## Goal of the exercise
Every record below should be printed exactly as it appears.

━━━ Dataset ━━━

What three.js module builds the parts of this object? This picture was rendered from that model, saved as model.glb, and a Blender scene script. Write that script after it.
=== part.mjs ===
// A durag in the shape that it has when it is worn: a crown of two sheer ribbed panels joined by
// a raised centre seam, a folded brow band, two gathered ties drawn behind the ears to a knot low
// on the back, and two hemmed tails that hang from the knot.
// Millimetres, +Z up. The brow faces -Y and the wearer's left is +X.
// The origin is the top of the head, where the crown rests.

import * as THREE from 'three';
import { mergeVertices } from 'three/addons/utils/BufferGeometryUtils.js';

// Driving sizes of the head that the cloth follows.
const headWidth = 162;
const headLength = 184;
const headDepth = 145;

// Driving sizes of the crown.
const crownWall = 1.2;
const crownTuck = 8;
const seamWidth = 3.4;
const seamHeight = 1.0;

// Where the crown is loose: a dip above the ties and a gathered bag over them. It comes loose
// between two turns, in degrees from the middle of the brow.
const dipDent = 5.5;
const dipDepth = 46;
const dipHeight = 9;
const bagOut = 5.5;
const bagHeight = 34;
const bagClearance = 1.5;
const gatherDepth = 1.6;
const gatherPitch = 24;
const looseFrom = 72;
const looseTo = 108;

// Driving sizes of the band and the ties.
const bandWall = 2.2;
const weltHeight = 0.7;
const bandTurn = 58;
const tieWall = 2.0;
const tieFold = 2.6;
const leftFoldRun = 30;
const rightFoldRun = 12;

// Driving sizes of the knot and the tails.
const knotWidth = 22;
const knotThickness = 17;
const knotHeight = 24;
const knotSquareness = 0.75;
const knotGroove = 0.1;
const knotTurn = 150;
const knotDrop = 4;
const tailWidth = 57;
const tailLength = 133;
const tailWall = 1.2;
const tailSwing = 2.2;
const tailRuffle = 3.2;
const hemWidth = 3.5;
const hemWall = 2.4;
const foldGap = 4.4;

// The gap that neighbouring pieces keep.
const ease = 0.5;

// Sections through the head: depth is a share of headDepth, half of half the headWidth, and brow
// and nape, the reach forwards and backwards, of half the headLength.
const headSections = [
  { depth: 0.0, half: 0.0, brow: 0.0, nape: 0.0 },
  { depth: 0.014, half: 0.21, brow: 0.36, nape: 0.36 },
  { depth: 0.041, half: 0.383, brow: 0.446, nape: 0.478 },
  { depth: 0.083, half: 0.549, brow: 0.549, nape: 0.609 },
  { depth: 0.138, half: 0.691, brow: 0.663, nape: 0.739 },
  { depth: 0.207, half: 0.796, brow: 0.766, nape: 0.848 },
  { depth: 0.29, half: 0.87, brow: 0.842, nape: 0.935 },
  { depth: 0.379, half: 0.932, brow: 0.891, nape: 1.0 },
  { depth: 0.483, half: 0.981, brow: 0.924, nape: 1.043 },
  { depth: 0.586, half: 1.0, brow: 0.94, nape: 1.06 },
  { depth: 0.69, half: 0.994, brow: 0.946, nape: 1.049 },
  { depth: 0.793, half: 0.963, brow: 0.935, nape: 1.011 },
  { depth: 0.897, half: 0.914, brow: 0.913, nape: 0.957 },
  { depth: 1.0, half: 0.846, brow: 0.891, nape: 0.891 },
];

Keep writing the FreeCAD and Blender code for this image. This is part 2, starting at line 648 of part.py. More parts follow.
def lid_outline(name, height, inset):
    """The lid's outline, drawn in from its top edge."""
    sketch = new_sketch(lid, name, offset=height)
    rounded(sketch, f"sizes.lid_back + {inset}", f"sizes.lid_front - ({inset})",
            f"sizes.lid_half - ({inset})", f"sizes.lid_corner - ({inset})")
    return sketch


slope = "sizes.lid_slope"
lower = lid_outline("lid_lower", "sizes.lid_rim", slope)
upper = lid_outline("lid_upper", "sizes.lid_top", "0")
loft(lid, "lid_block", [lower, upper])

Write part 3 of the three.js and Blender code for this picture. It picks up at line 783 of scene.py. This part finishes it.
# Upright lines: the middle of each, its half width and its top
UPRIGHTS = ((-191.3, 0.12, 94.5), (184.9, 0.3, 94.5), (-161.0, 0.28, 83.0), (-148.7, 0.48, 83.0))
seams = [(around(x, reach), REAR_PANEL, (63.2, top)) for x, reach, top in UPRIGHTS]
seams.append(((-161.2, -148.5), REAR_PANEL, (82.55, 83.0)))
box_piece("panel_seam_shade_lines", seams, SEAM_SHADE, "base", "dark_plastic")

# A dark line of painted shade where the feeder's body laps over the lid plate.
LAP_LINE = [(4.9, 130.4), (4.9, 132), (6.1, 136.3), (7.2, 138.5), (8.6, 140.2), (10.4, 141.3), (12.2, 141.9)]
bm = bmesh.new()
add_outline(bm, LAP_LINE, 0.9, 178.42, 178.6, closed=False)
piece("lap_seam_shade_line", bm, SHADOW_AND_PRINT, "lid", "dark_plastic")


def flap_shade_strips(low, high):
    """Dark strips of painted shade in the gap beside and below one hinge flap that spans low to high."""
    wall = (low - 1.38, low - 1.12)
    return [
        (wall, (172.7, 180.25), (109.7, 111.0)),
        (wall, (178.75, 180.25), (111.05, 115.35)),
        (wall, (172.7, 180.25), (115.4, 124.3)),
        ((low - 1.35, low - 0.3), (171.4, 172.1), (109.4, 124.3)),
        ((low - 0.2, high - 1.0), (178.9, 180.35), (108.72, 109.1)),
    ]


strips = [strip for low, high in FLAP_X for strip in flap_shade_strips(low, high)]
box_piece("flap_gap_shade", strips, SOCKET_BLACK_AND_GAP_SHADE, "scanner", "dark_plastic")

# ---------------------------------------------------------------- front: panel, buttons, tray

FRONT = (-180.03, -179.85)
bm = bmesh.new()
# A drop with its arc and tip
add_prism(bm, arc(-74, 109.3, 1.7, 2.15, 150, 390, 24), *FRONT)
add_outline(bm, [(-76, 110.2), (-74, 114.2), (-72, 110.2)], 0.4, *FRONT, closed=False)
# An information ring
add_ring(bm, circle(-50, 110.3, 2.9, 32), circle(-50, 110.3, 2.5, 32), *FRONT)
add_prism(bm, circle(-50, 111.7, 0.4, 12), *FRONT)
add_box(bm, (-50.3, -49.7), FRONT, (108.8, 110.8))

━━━

## Written response
What three.js module builds the parts of this object? This picture was rendered from that model, saved as model.glb, and a Blender scene script. Write that script after it.
=== part.mjs ===
// A durag in the shape that it has when it is worn: a crown of two sheer ribbed panels joined by
// a raised centre seam, a folded brow band, two gathered ties drawn behind the ears to a knot low
// on the back, and two hemmed tails that hang from the knot.
// Millimetres, +Z up. The brow faces -Y and the wearer's left is +X.
// The origin is the top of the head, where the crown rests.

import * as THREE from 'three';
import { mergeVertices } from 'three/addons/utils/BufferGeometryUtils.js';

// Driving sizes of the head that the cloth follows.
const headWidth = 162;
const headLength = 184;
const headDepth = 145;

// Driving sizes of the crown.
const crownWall = 1.2;
const crownTuck = 8;
const seamWidth = 3.4;
const seamHeight = 1.0;

// Where the crown is loose: a dip above the ties and a gathered bag over them. It comes loose
// between two turns, in degrees from the middle of the brow.
const dipDent = 5.5;
const dipDepth = 46;
const dipHeight = 9;
const bagOut = 5.5;
const bagHeight = 34;
const bagClearance = 1.5;
const gatherDepth = 1.6;
const gatherPitch = 24;
const looseFrom = 72;
const looseTo = 108;

// Driving sizes of the band and the ties.
const bandWall = 2.2;
const weltHeight = 0.7;
const bandTurn = 58;
const tieWall = 2.0;
const tieFold = 2.6;
const leftFoldRun = 30;
const rightFoldRun = 12;

// Driving sizes of the knot and the tails.
const knotWidth = 22;
const knotThickness = 17;
const knotHeight = 24;
const knotSquareness = 0.75;
const knotGroove = 0.1;
const knotTurn = 150;
const knotDrop = 4;
const tailWidth = 57;
const tailLength = 133;
const tailWall = 1.2;
const tailSwing = 2.2;
const tailRuffle = 3.2;
const hemWidth = 3.5;
const hemWall = 2.4;
const foldGap = 4.4;

// The gap that neighbouring pieces keep.
const ease = 0.5;

// Sections through the head: depth is a share of headDepth, half of half the headWidth, and brow
// and nape, the reach forwards and backwards, of half the headLength.
const headSections = [
  { depth: 0.0, half: 0.0, brow: 0.0, nape: 0.0 },
  { depth: 0.014, half: 0.21, brow: 0.36, nape: 0.36 },
  { depth: 0.041, half: 0.383, brow: 0.446, nape: 0.478 },
  { depth: 0.083, half: 0.549, brow: 0.549, nape: 0.609 },
  { depth: 0.138, half: 0.691, brow: 0.663, nape: 0.739 },
  { depth: 0.207, half: 0.796, brow: 0.766, nape: 0.848 },
  { depth: 0.29, half: 0.87, brow: 0.842, nape: 0.935 },
  { depth: 0.379, half: 0.932, brow: 0.891, nape: 1.0 },
  { depth: 0.483, half: 0.981, brow: 0.924, nape: 1.043 },
  { depth: 0.586, half: 1.0, brow: 0.94, nape: 1.06 },
  { depth: 0.69, half: 0.994, brow: 0.946, nape: 1.049 },
  { depth: 0.793, half: 0.963, brow: 0.935, nape: 1.011 },
  { depth: 0.897, half: 0.914, brow: 0.913, nape: 0.957 },
  { depth: 1.0, half: 0.846, brow: 0.891, nape: 0.891 },
];

Keep writing the FreeCAD and Blender code for this image. This is part 2, starting at line 648 of part.py. More parts follow.
def lid_outline(name, height, inset):
    """The lid's outline, drawn in from its top edge."""
    sketch = new_sketch(lid, name, offset=height)
    rounded(sketch, f"sizes.lid_back + {inset}", f"sizes.lid_front - ({inset})",
            f"sizes.lid_half - ({inset})", f"sizes.lid_corner - ({inset})")
    return sketch


slope = "sizes.lid_slope"
lower = lid_outline("lid_lower", "sizes.lid_rim", slope)
upper = lid_outline("lid_upper", "sizes.lid_top", "0")
loft(lid, "lid_block", [lower, upper])

Write part 3 of the three.js and Blender code for this picture. It picks up at line 783 of scene.py. This part finishes it.
# Upright lines: the middle of each, its half width and its top
UPRIGHTS = ((-191.3, 0.12, 94.5), (184.9, 0.3, 94.5), (-161.0, 0.28, 83.0), (-148.7, 0.48, 83.0))
seams = [(around(x, reach), REAR_PANEL, (63.2, top)) for x, reach, top in UPRIGHTS]
seams.append(((-161.2, -148.5), REAR_PANEL, (82.55, 83.0)))
box_piece("panel_seam_shade_lines", seams, SEAM_SHADE, "base", "dark_plastic")

# A dark line of painted shade where the feeder's body laps over the lid plate.
LAP_LINE = [(4.9, 130.4), (4.9, 132), (6.1, 136.3), (7.2, 138.5), (8.6, 140.2), (10.4, 141.3), (12.2, 141.9)]
bm = bmesh.new()
add_outline(bm, LAP_LINE, 0.9, 178.42, 178.6, closed=False)
piece("lap_seam_shade_line", bm, SHADOW_AND_PRINT, "lid", "dark_plastic")


def flap_shade_strips(low, high):
    """Dark strips of painted shade in the gap beside and below one hinge flap that spans low to high."""
    wall = (low - 1.38, low - 1.12)
    return [
        (wall, (172.7, 180.25), (109.7, 111.0)),
        (wall, (178.75, 180.25), (111.05, 115.35)),
        (wall, (172.7, 180.25), (115.4, 124.3)),
        ((low - 1.35, low - 0.3), (171.4, 172.1), (109.4, 124.3)),
        ((low - 0.2, high - 1.0), (178.9, 180.35), (108.72, 109.1)),
    ]


strips = [strip for low, high in FLAP_X for strip in flap_shade_strips(low, high)]
box_piece("flap_gap_shade", strips, SOCKET_BLACK_AND_GAP_SHADE, "scanner", "dark_plastic")

# ---------------------------------------------------------------- front: panel, buttons, tray

FRONT = (-180.03, -179.85)
bm = bmesh.new()
# A drop with its arc and tip
add_prism(bm, arc(-74, 109.3, 1.7, 2.15, 150, 390, 24), *FRONT)
add_outline(bm, [(-76, 110.2), (-74, 114.2), (-72, 110.2)], 0.4, *FRONT, closed=False)
# An information ring
add_ring(bm, circle(-50, 110.3, 2.9, 32), circle(-50, 110.3, 2.5, 32), *FRONT)
add_prism(bm, circle(-50, 111.7, 0.4, 12), *FRONT)
add_box(bm, (-50.3, -49.7), FRONT, (108.8, 110.8))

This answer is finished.